On the other hand, the myopic deconvolution allows a better restitution of the PSF even at high frequencies, and avoid the noise propagation and amplification.

  

Figure 3: Circular average of the modulus of the difference between: true OTF and mean OTF (dashed line), true OTF and Blind deconvolved OTF (dotted line), true OTF and Myopic deconvolved OTF (solid line). The photon noise level $\frac{1}{{\bar N}}$ is indicated for comparison

Figure 3 allows a frequency to frequency assessment of the gain brought by the myopic deconvolution on the PSF. The influence of the regularization is visible at high frequencies, where the myopic deconvolved OTF follows the mean OTF and decreases below the photon noise level.

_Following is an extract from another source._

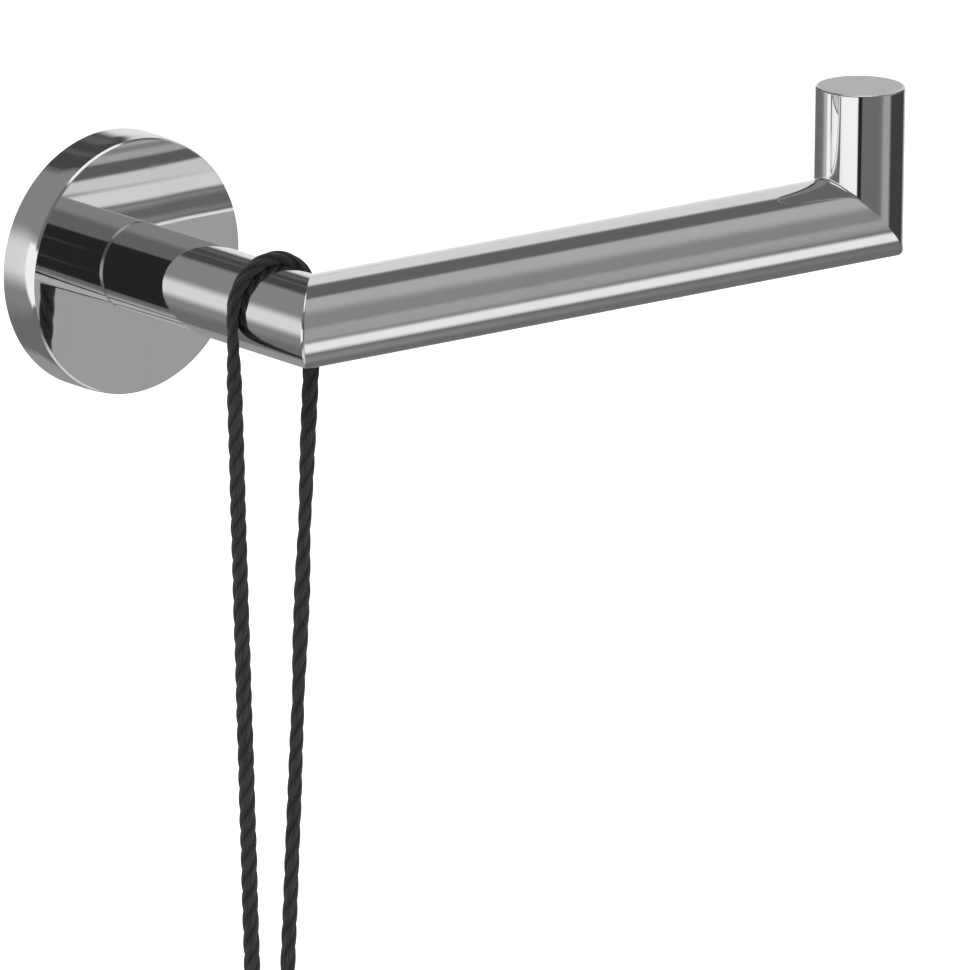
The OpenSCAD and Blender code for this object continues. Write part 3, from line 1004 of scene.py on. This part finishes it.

The average distance between the true PSF and its different estimations, $<\sqrt{\vert PSF_{\rm true} - PSF_{\rm est}\vert^2}\gt$, is a good summary of the Figs. 2 and 3 and quantifies the gain brought by the myopic deconvolution on the PSF:

• distance between the true and the mean PSF: $2.72\ 10^{-5}$.
• average and standard deviation of the distance between the true and the blind deconvolved PSF: $2.22 \pm 0.08\ 10^{-5}$
• average and standard deviation of the distance between the true and the myopic deconvolved PSF: $1.05 \pm 0.03\ 10^{-5}$.

The values are given for a unit energy PSF.

The simulations have shown that, in the case of very partial AO correction (ie a strong turbulent noise), a myopic deconvolution increases the accuracy of the joint estimation on the object parameters and the PSF. It leads, in particular, to good photometry estimation.